We pay our maint fees and deposit 1-2 years in advance.  Now RCI has pulled both of our 2009 deposits. (April and July)  We bank 1-2 years in advance for the  increase in trading value.  Does anyone know what will happen to the 2009 maint fees already paid?  Did anyone else pay the 2009 maint fees?  Are we required to pay the maint fees if we are unable to use?  We have several timeshares in Florida.  When the resort was closed after a hurricane, the insurance company refunded paid maint fees or provided a week vacation in a different location.  Does anyone know if Peregine insurance has this feature?


----------



## Happytravels (May 29, 2009)

*MF'S*

We are still required to pay the fees.  They are still working at the resort seven days a week getting it ready for the reopen.  THAT IS WHERE OUR MONEY IS GOING. 

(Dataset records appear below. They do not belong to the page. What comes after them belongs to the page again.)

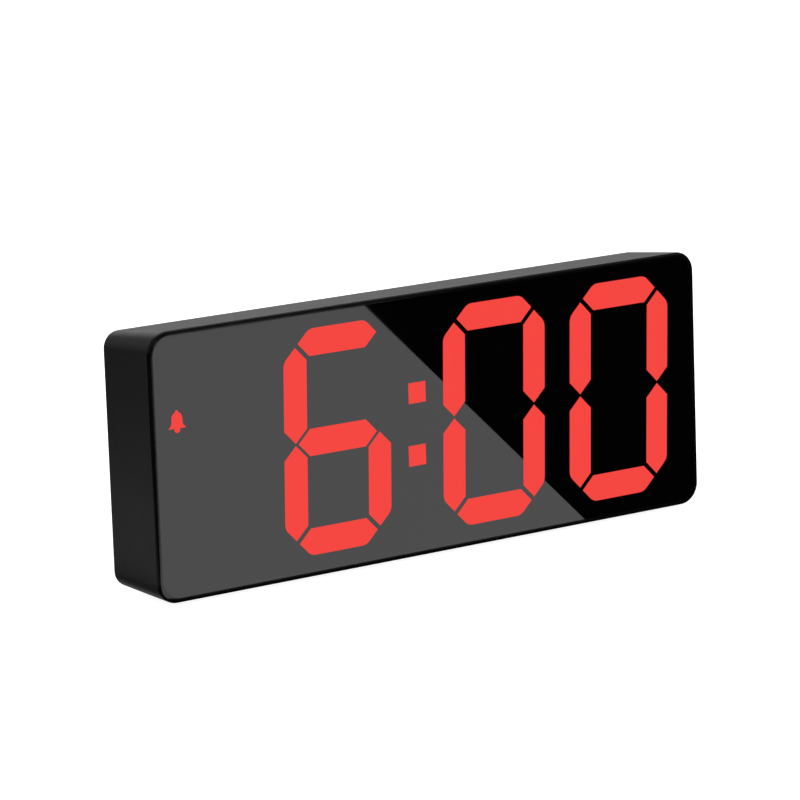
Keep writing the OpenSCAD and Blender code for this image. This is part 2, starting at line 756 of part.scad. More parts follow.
module battery_contacts() {
    color([0.8, 0.8, 0.82]) for (i = [0:cell_count - 1], s = [-1, 1])
        block(contact_t, 8, cell_y - 4, cell_y + 4, bay_x + s * (bay_w - contact_t) / 2, cell_z(i));
}

// A lead from a contact, out through the bay's end wall and down to the display board
module lead(s, z) {
    x0 = bay_x + s * bay_w / 2;
    x1 = x0 + s * (bay_wall + 2);
    axle(lead_r, min(x0, x1), max(x0, x1), cell_y, z);
    translate([x1, cell_y, z]) sphere(r = lead_r);
    rod(lead_r, pcb_back_y, cell_y, x1, z);
}
module lead_positive() { color([0.75, 0.1, 0.08]) lead(-1, cell_z(0)); }
module lead_negative() { color([0.08, 0.08, 0.08]) lead(1, cell_z(cell_count - 1)); }

main_shell();
front_lens();
lens_tape();
diffuser_film();
digit_2_windows();
digit_3_windows();
digit_4_windows();
colon_windows();
bell_window();
dark_windows();
light_box();
display_board();
display_leds();
board_screws();
driver_chip();
clock_chip();
crystal();
capacitors();
resistors();
buzzer();
link_socket();
link_pins();
key_board();
key_board_screws();
key_switches();
alarm_switch_body();
usb_shell();
usb_tongue();
back_cover();
case_screws();
battery_top();
battery_middle();
battery_bottom();
battery_springs();
battery_contacts();
lead_positive();
lead_negative();
rubber_feet();
battery_door();
set_button();
mode_button();
up_button();
down_button();
set_stem();
mode_stem();
up_stem();
down_stem();
alarm_slider();
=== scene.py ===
import bpy
import bmesh
import math
from mathutils import Matrix, Quaternion, Vector


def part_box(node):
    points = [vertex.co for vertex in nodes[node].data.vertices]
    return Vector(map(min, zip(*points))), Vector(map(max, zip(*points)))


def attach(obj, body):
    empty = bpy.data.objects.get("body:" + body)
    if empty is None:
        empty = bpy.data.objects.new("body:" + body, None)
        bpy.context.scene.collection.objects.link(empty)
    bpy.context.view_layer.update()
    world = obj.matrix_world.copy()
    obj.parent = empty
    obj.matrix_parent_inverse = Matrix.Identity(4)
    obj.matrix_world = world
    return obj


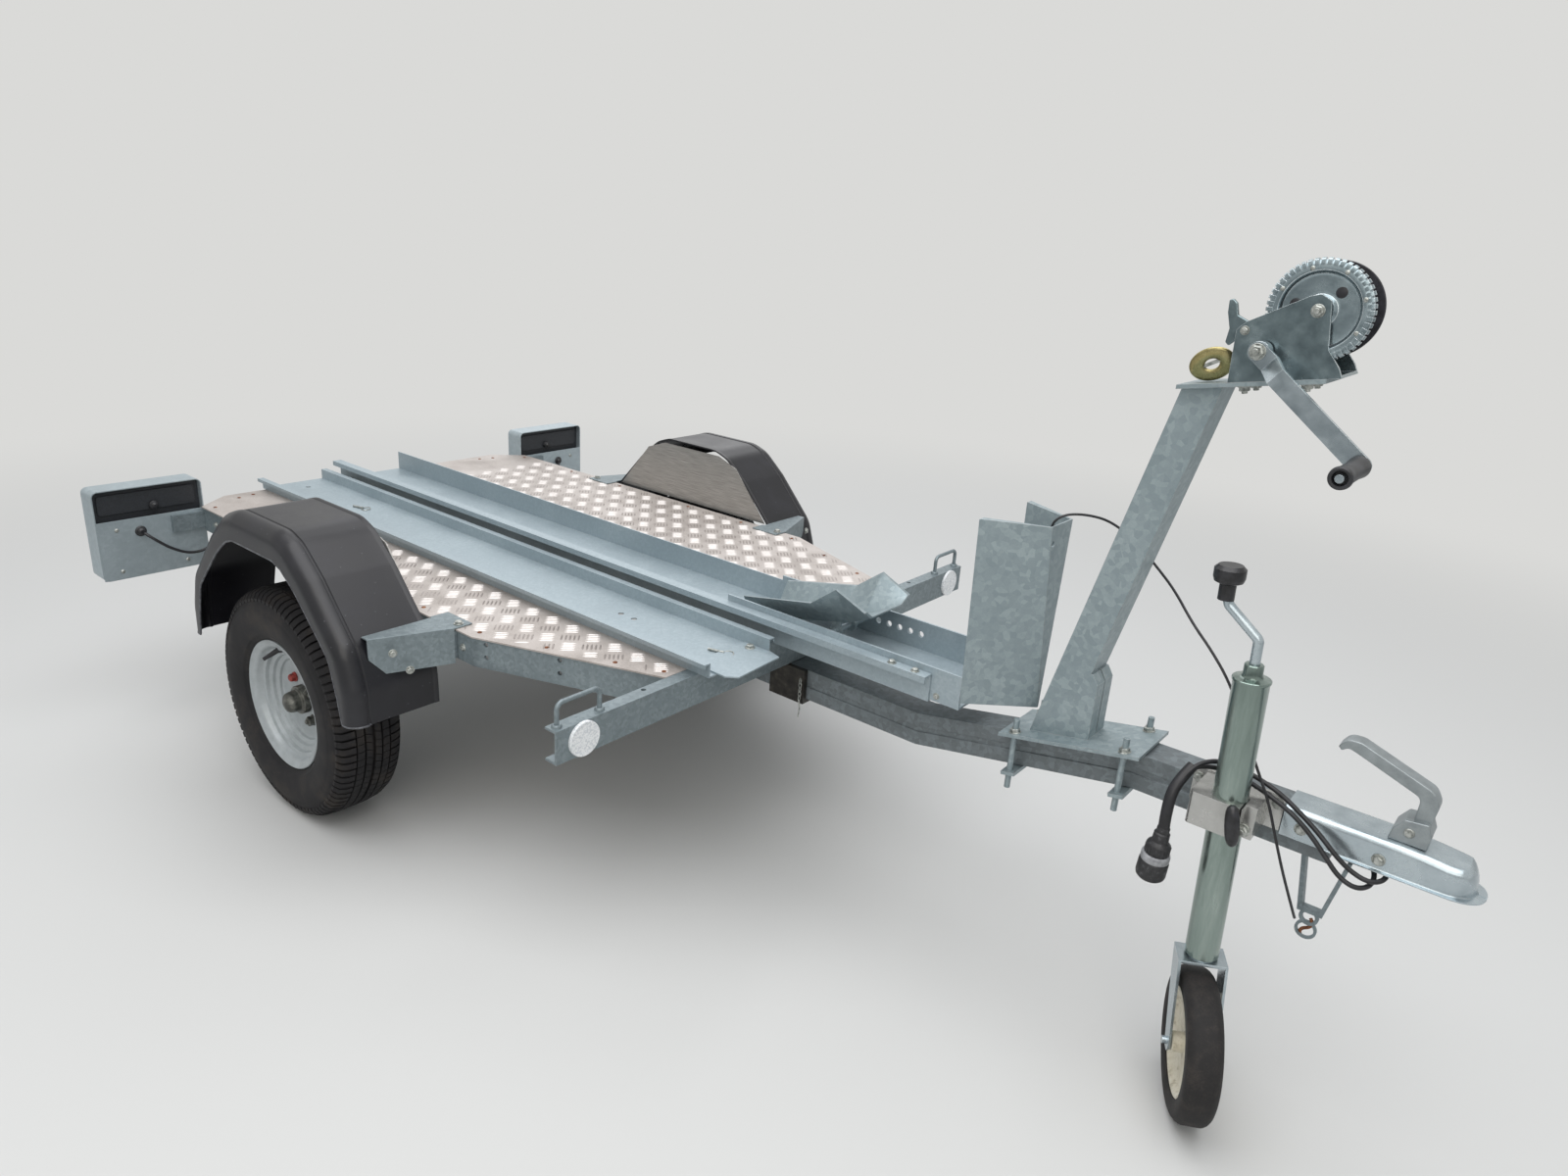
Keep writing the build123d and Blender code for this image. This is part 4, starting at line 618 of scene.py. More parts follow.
# Its bead, painted grey as a highlight along the mouth
painted_highlight_bead = mottled("painted_highlight_polypropylene_bead", ((0.35, "3C3D41"), (0.6, "5C5E63"), (0.85, "7C7F84")),
                    (120.0, 3.0), Roughness=0.4)


def rounded_line(corners, radius, steps=7):
    """A line through the corners with each bend rounded, as a list of points in millimetres."""
    line = [Vector(corners[0])]
    for before, corner, after in zip(corners, corners[1:], corners[2:]):
        corner, before, after = Vector(corner), Vector(before), Vector(after)
        back, ahead_by = (before - corner), (after - corner)
        half_angle = back.angle(ahead_by) / 2
        reach = min(radius / math.tan(half_angle), 0.49 * back.length, 0.49 * ahead_by.length)
        first, last = corner + back.normalized() * reach, corner + ahead_by.normalized() * reach
        for share in range(steps + 1):
            t = share / steps
            line.append(first * (1 - t) ** 2 + corner * 2 * t * (1 - t) + last * t ** 2)
    line.append(Vector(corners[-1]))
    return line


def arched(half):
    """A rounded line over the wheel, from (distance from the guard's middle, height) of one half."""
    middle, corner_radius = 30, 85
    behind, before = [(middle - x, z) for x, z in half], [(middle + x, z) for x, z in reversed(half)]
    return rounded_line(behind + before, corner_radius, 9)


guard_line = arched([(318, 330), (316, 395), (292, 470), (191, 578), (129, 629), (87, 644)])
mouth_line = arched([(292, 300), (256, 448), (142, 557), (90, 588)])
stations = []
for first, second in zip(guard_line, guard_line[1:]):
    count = max(1, round((second - first).length / 12))
    stations += [first.lerp(second, share / count) for share in range(count)]
stations.append(guard_line[-1])
# Across the guard: (distance out from the trailer's middle, depth below the outer skin) in millimetres
edge_roll, flat_edge = 28, 650
across_guard = [(500, 0), (508, 0), (509.2, 0.9), (511, 1), (540, 1), (600, 1), (638.5, 1), (640.5, 3),
                (643.2, 3), (645, 0.6), (flat_edge, 0)]
for degrees in range(10, 91, 10):
    bend = math.radians(degrees)
    across_guard.append((flat_edge + edge_roll * math.sin(bend), edge_roll * (1 - math.cos(bend))))


def mouth_depth(start, inward):
    """How far the mouth's edge lies below the skin, along the inward line from a station."""
    found = 60.0
    for first, second in zip(mouth_line, mouth_line[1:]):
        run = second - first
        cross = inward.x * run.y - inward.y * run.x
        if abs(cross) < 1e-9:
            continue
        gap = first - start
        depth = (gap.x * run.y - gap.y * run.x) / cross
        share = (gap.x * inward.y - gap.y * inward.x) / cross
        if -0.02 <= share <= 1.02 and depth > 5:
            found = min(found, depth)
    return found


last_row = len(stations) - 1
ways_in = []
for row in range(last_row + 1):
    along = (stations[min(row + 1, last_row)] - stations[max(row - 1, 0)]).normalized()
    ways_in.append(Vector((along.y, -along.x)))
ways_in[0], ways_in[-1] = Vector((1, 0)), Vector((-1, 0))
limits = [mouth_depth(station, inward) for station, inward in zip(stations, ways_in)]
for repeat in range(6):
    middle = [(a + 2 * b + c) / 4 for a, b, c in zip(limits, limits[1:], limits[2:])]
    limits = [limits[0], *middle, limits[-1]]


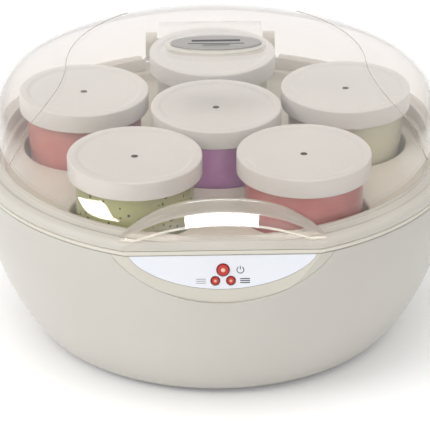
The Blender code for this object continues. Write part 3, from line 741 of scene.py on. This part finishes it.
def seedMesh(wall):
    tree, start = openTree("scatterSeeds", {"Density": ("NodeSocketFloat", seeds["density"]),
                                            "Size": ("NodeSocketFloat", seeds["size"]),
                                            "Seed": ("NodeSocketInt", seeds["seed"])})
    spread = addNode(tree, "GeometryNodeDistributePointsOnFaces", links={
        "Mesh": start["Geometry"], "Density": start["Density"], "Seed": start["Seed"]})
    grain = addNode(tree, "GeometryNodeMeshIcoSphere", {"Subdivisions": 2},
                    {"Radius": start["Size"]})
    stretch = addNode(tree, "FunctionNodeRandomValue",
                      {"data_type": "FLOAT_VECTOR", 0: seeds["least"], 1: seeds["most"]},
                      {"Seed": start["Seed"]})
    put = addNode(tree, "GeometryNodeInstanceOnPoints", links={
        "Points": spread.outputs["Points"], "Instance": grain.outputs["Mesh"],
        "Rotation": spread.outputs["Rotation"], "Scale": stretch.outputs[0]})
    return grown("seedWall", wall, tree, put.outputs[0], seedBrown)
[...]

Last update on there website:


 The repairs to the highway from Surfside to the San Luis Pass Bridge have been completed. This highway has now been designated a Federal road, and as a result, can receive additional Federal funds to add additional protection to the seaward side of the road. The dunes along the beach road are gone as the result of the hurricane, and on high tide, the water almost reaches the road.

Peregrine met with the County officials regarding the new sewer design and were referred to the State of Texas for further discussions and approval.

Temporary power to Peregrine should be installed next week.

Peregrine has now received settlement checks from both National Flood and Texas Windstorm Insurance companies. There are still a few damage repairs that were not covered by either insurance company, and we have hired a Public Adjuster to work these issues. We now have sufficient funds to proceed with major repairs to Peregrine and have completed the repair project scope, repair timelines and cost estimates.

Concrete driveways and parking areas under the units that were damaged by the hurricane have been removed. 10,500 cubic yards (700 truck loads) of soil backfill has been delivered to Peregrine. These two phases of the repair work are now complete. All roofs damaged by the hurricane have had final repairs completed.

So you see they are still working on it....


----------